Zahran Palace in Amman, where the marriage ceremony was held, hasn’t seen such pomp and circumstance since 1993, when, on a similarly sunny June day, Abdullah married Rania, who was born in Kuwait to Palestinian parents. Decades earlier, Abdullah’s father, the late King Hussein, sealed his vows in the same garden with his second wife, the British citizen Antoinette Gardiner.
In addition to the Prince and Princess of Wales, the guest list includes an array of foreign aristocrats and dignitaries, including senior royals from Europe and Asia, as well as U.S. climate envoy John Kerry.
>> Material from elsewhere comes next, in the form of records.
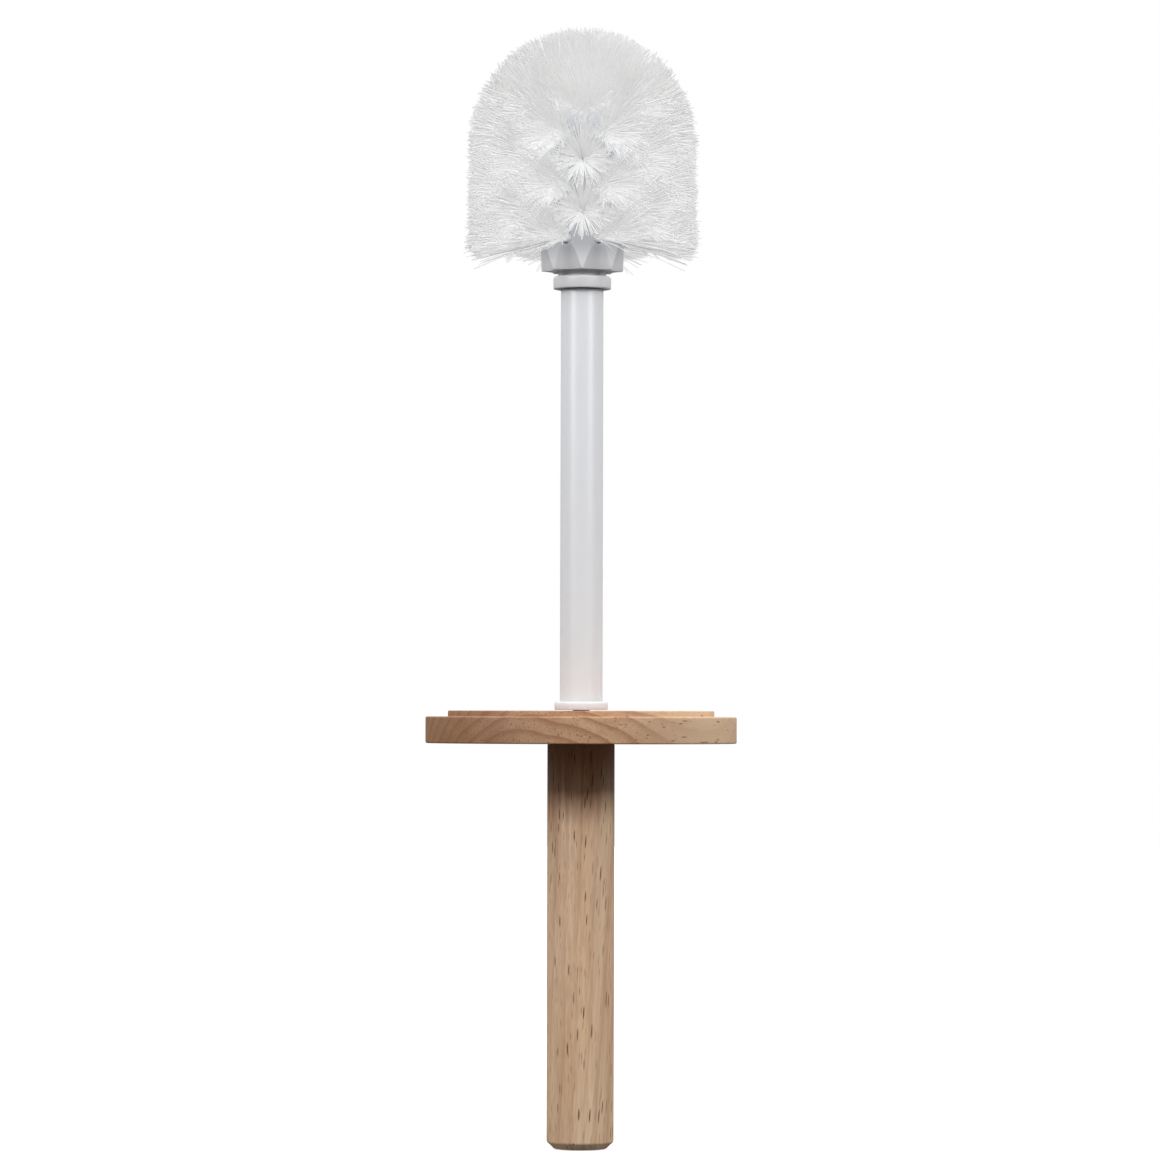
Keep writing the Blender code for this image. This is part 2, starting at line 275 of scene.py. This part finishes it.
def thread(name, radius, size, start, turns):
    """A round-crested thread: a small ring of the section, screwed upwards and capped."""
    put_down()
    bpy.ops.mesh.primitive_circle_add(
        vertices=10, radius=size, location=(radius, 0.0, start), rotation=(math.pi / 2, 0.0, 0.0)
    )
    piece = bpy.context.object
    name_piece(piece, name)
    bpy.ops.object.transform_apply(location=True, rotation=True, scale=True)
    screw = piece.modifiers.new("turns", "SCREW")
    screw.angle = math.tau * turns
    screw.screw_offset = PITCH * turns
    screw.steps = round(THREAD_STEPS * turns)
    screw.render_steps = screw.steps
    screw.use_merge_vertices = False
    bpy.ops.object.modifier_apply(modifier=screw.name)
    bpy.ops.object.mode_set(mode="EDIT")
    bpy.ops.mesh.select_mode(type="EDGE")
    bpy.ops.mesh.select_all(action="DESELECT")
    bpy.ops.mesh.select_non_manifold()
    bpy.ops.mesh.fill_holes(sides=0)
    bpy.ops.mesh.select_all(action="SELECT")
    bpy.ops.mesh.normals_make_consistent(inside=False)
    bpy.ops.object.mode_set(mode="OBJECT")
    phase = -math.tau * (THREAD_START - start) / PITCH + THREAD_TURN
    piece.data.transform(Matrix.Rotation(phase, 4, "Z"))
    return piece


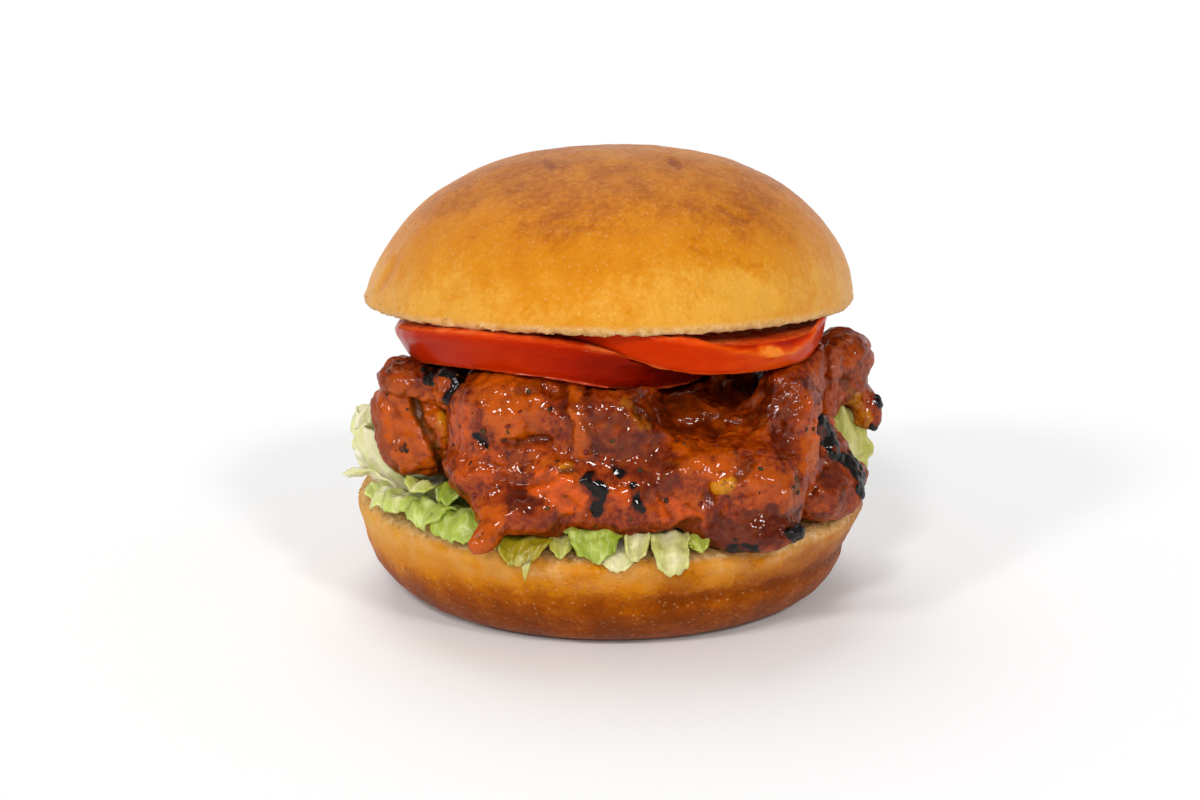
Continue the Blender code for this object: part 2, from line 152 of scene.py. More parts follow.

Other likely attendees include Saudi aristocrats, as Alseif’s mother is related to the mother of Saudi King Salman. Her billionaire father owns a major construction firm in the kingdom.
The wedding party will move to Al Husseiniya Palace, a 30-minute drive away, for a reception, entertainment and a state banquet. The royals are expected to greet more than 1,700 guests at the reception.
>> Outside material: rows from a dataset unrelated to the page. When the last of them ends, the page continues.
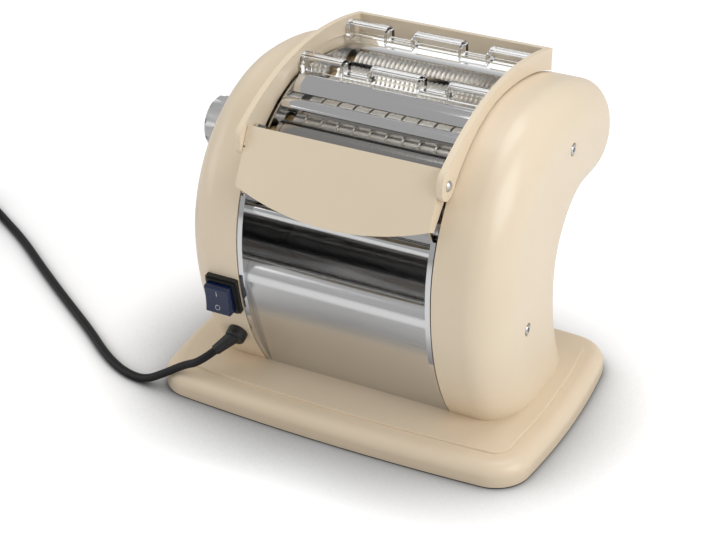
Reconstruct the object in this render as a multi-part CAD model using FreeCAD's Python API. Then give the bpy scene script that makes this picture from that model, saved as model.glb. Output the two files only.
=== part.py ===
import FreeCAD, Part
import math
import os

os.makedirs("parts", exist_ok=True)

# Electric pasta maker, millimetres. X runs to the right seen from the front, Y to the back, Z up.
# The origin is the middle of the base, on the surface that the machine stands on.

# Side profile of the body, in the Y-Z plane
base_top = 21.3
crown_y = 22.0
crown_z = 142.0
crown_r = 115.0
foot_front_y = -53.2
foot_rear_y = 76.0
lobe_y = 112.0
lobe_z = 194.0
lobe_r = 42.0
waist_y = 47.5
waist_r = 40.0

# Side covers
cover_wall = 2.5
cover_inner_x = 80.7
rim_end_x = 104.0
shoulder_depth = 28.0
shoulder_inset = 38.0
shoulder_steps = 6
cover_flange = 9.0
fit_gap = 0.3
left_cap_drop = 12.0

# Chrome side plates and what spans between them
plate_inner_x = 75.8
plate_wall = 1.5
plate_inset = 7.5
strip_wall = 1.2
strip_top_z = 184.2
strip_gap = 0.9
sheet = 1.2

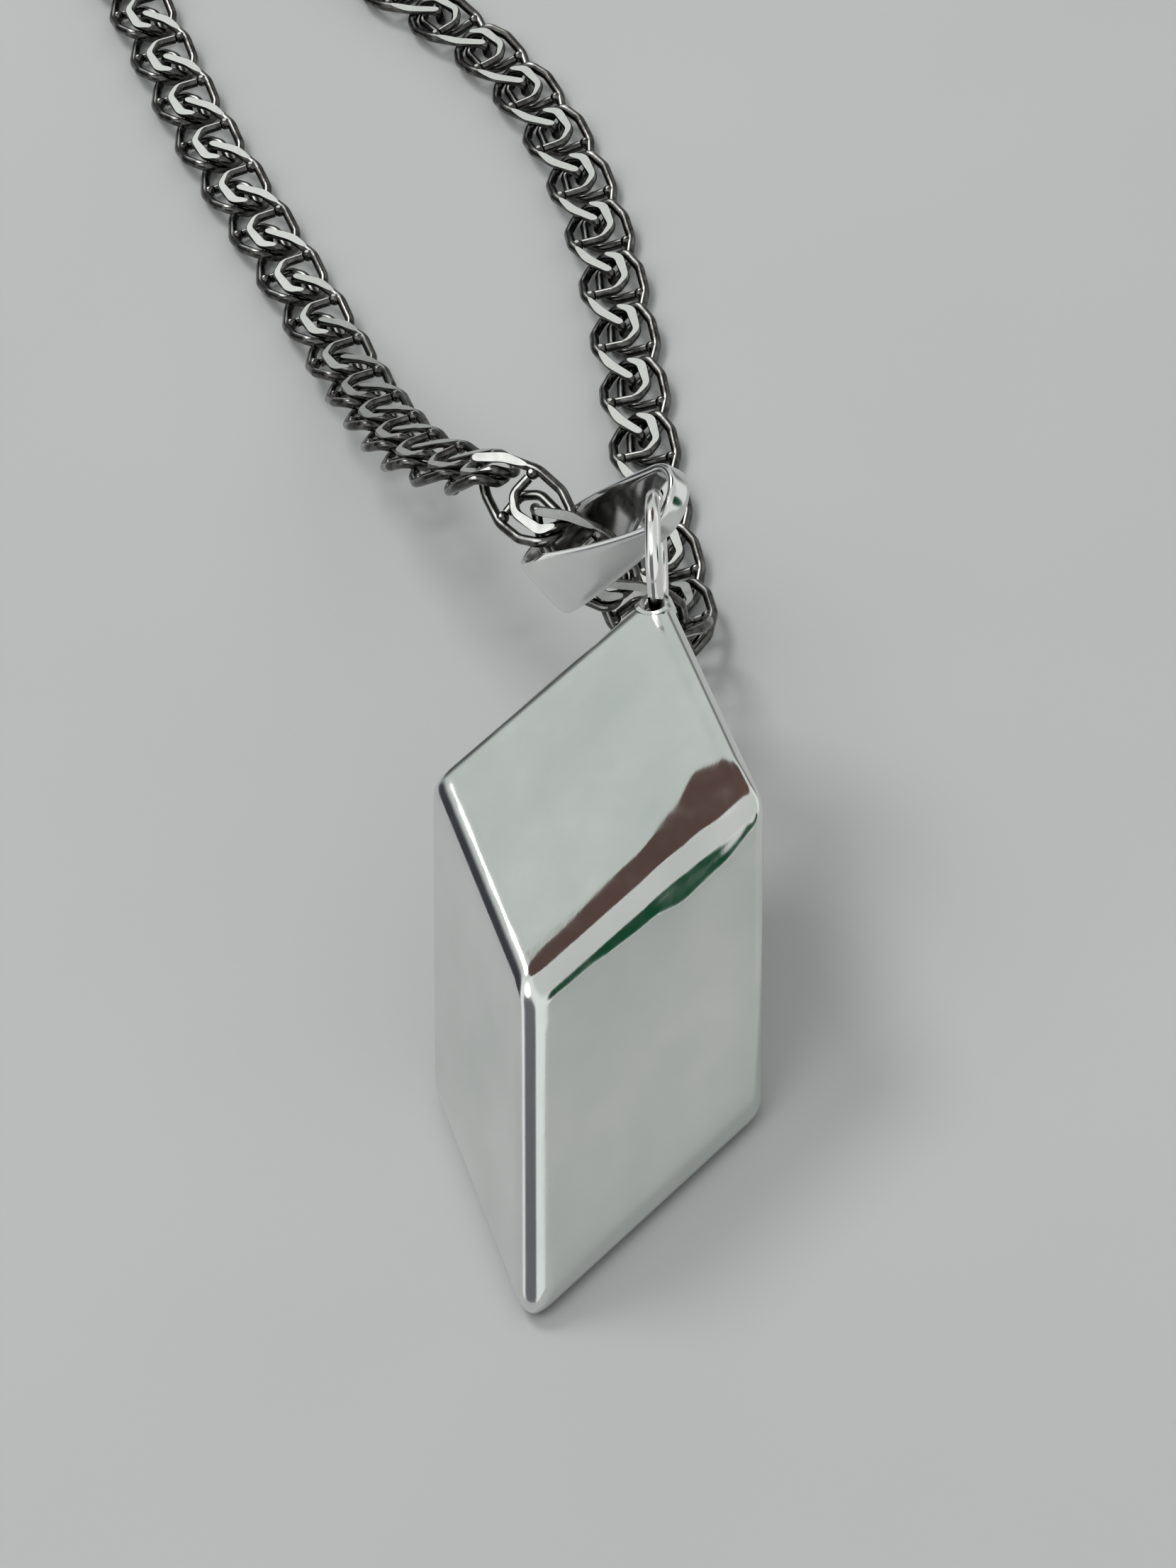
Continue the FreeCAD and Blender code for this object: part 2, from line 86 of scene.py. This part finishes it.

Experts consider the marriage an advantageous alliance for the Hashemites, historic rivals of the Al Saud family to the east. Jordan has recently sought closer ties with Saudi Arabia and other Gulf Arab petro-states, which once doled out billions of dollars to the aid-dependent country but since have reined in their spending.
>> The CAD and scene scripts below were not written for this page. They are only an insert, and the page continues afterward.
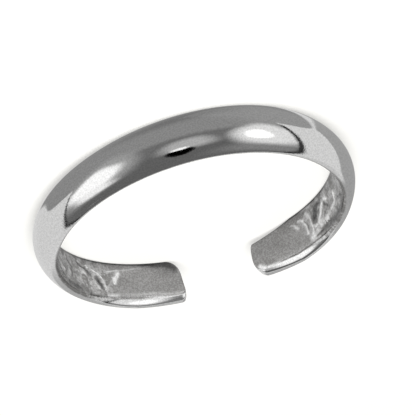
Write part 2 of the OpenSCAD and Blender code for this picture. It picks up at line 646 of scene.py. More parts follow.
    def _relief(
        self, tree: bpy.types.NodeTree, size: dict[str, Field], angle: Field, section: "Section"
    ) -> tuple[Field, Field]:
        """Works out how far the inner face stands into the toe hole, and its painted shade and
        highlights.

        Args:
            tree: The band's tree.
            size: The tree's sizes.
            angle: Angle from the front of the ring.
            section: The section at this place.

        Returns:
            The rise of the face in millimetres, and its painted light between minus one and one: minus
            one is painted shade and one a painted highlight.
        """
        turn = degrees_from_front(angle)
        worked = turn.fade(*self.worked_starts) * (1.0 - turn.fade(*self.worked_stops))
        face_z = section.face_height()
        where = combine(tree, angle * size["hole_r"], face_z, 0.0)
        waves = noise(tree, where, size["ripple_scale"], 1.0) - 0.5
        tall = section.edge_height()
        side_z = (face_z - section.middle_z).abs()
        flat = section.half - tall
        edge = 1.0 - side_z.fade(flat - self.calm_starts, flat - self.calm_stops)
        relief = size["ripple"] * waves * 2.0 * worked * edge
        # Painted highlight along the larger rounding near the ends, shown as rubbed silver
        soft = side_z.fade(flat - self.highlight_before, flat + self.highlight_soft * tall)
        bright = side_z.fade(*(flat + share * tall for share in self.highlight_span))
        shade = section.tip() * self.highlight_soft_share * soft
        shade = shade + section.tip() * (1.0 - self.highlight_soft_share) * bright
        # Each crease adds its relief and its painted shade or highlight
        group = crease_group()
        for crease in self.creases:
            node = tree.nodes.new("GeometryNodeGroup")
            node.node_tree = group
            here = {"angle": angle, "face_z": face_z, "edge": edge, "hole_r": size["hole_r"]}
            sums = {"relief": relief, "shade": shade}
            for name, value in {**here, **sums, **crease.inputs()}.items():
                plug(tree, node.inputs[name], value)
            relief, shade = (Field(tree, socket) for socket in node.outputs)
        return relief, shade.at_least(-1.0).at_most(1.0)


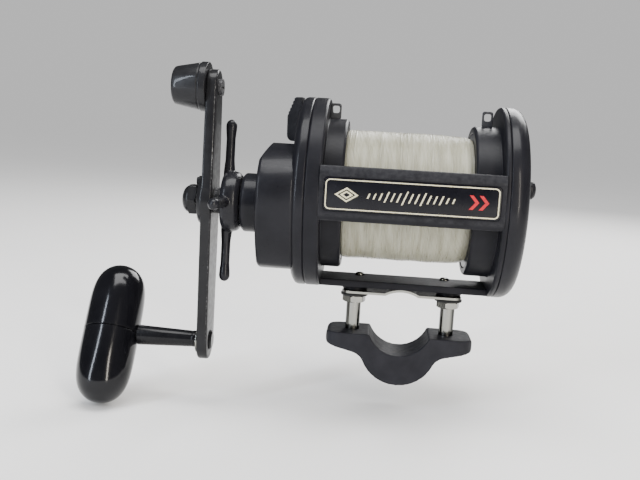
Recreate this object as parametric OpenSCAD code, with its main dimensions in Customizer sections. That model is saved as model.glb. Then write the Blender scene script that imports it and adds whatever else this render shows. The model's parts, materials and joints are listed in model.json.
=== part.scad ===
// Trolling reel with star drag, clamped under a rod by a foot strap and a saddle.
// Origin: centre of the rod under the foot. +X along the spool towards the tail plate,
// -X towards the handle, +Z up, -Y towards the name plate.

/* [Spool and side plates] */
// Diameter of both side plates
plate_d = 90; // [88:1:94]
// Distance between the inner edges of the side plates
plate_gap = 79; // [77:0.5:81]
// Height of the spool axis above the rod axis
axis_height = 60.2; // [60:0.2:62]
// Diameter of the wound line
line_d = 61.8; // [40:0.2:62]
// Width of the wound line
line_w = 58.6; // [58:0.1:59]

/* [Gears] */
// Gear module
gear_module = 0.7; // [0.7:0.005:0.71]
// Teeth on the main gear
main_teeth = 52; // [52:1:52]
// Teeth on the pinion
pinion_teeth = 13; // [13:1:13]
// Height of the crank shaft below the spool axis
shaft_drop = 5; // [3:0.5:7]

/* [Handle] */
// Distance from the crank shaft to the grip stem
crank_r = 66.5; // [60:0.5:70]
// Distance from the crank shaft to the counterweight
counter_r = 51.5; // [44:0.5:54]
// Length of the grip
grip_l = 68; // [58:1:72]
// Diameter of the grip
grip_d = 26; // [22:0.5:27]
// Tilt of the grip about its stem at rest
grip_tilt = 33; // [0:1:60]

/* [Star drag] */
// Number of star spokes
star_spokes = 4; // [3:1:6]
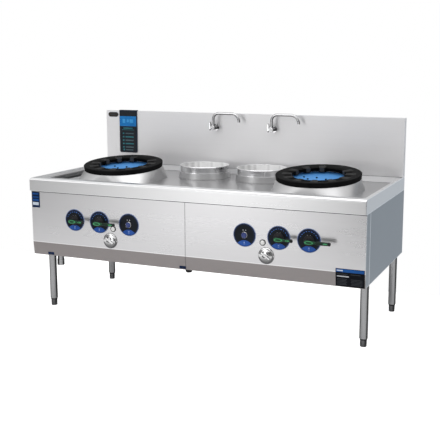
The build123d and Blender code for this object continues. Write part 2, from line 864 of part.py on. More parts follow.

Even as restaurants blared call-and-response Arabic wedding songs and cars honked in celebration downtown, some signaled the royal fairy tale was fraught as Jordanians struggle to make ends meet.
Osama, a 25-year-old bookseller, was thrilled about the occasion and festooned his car and shop windows with portraits of the royal family. But he also knew reality would return quickly.
“Of course, it’s joyful,” he said, declining to give his last name for fear of reprisals. “But in a couple days, we’ll just go back to our problems.”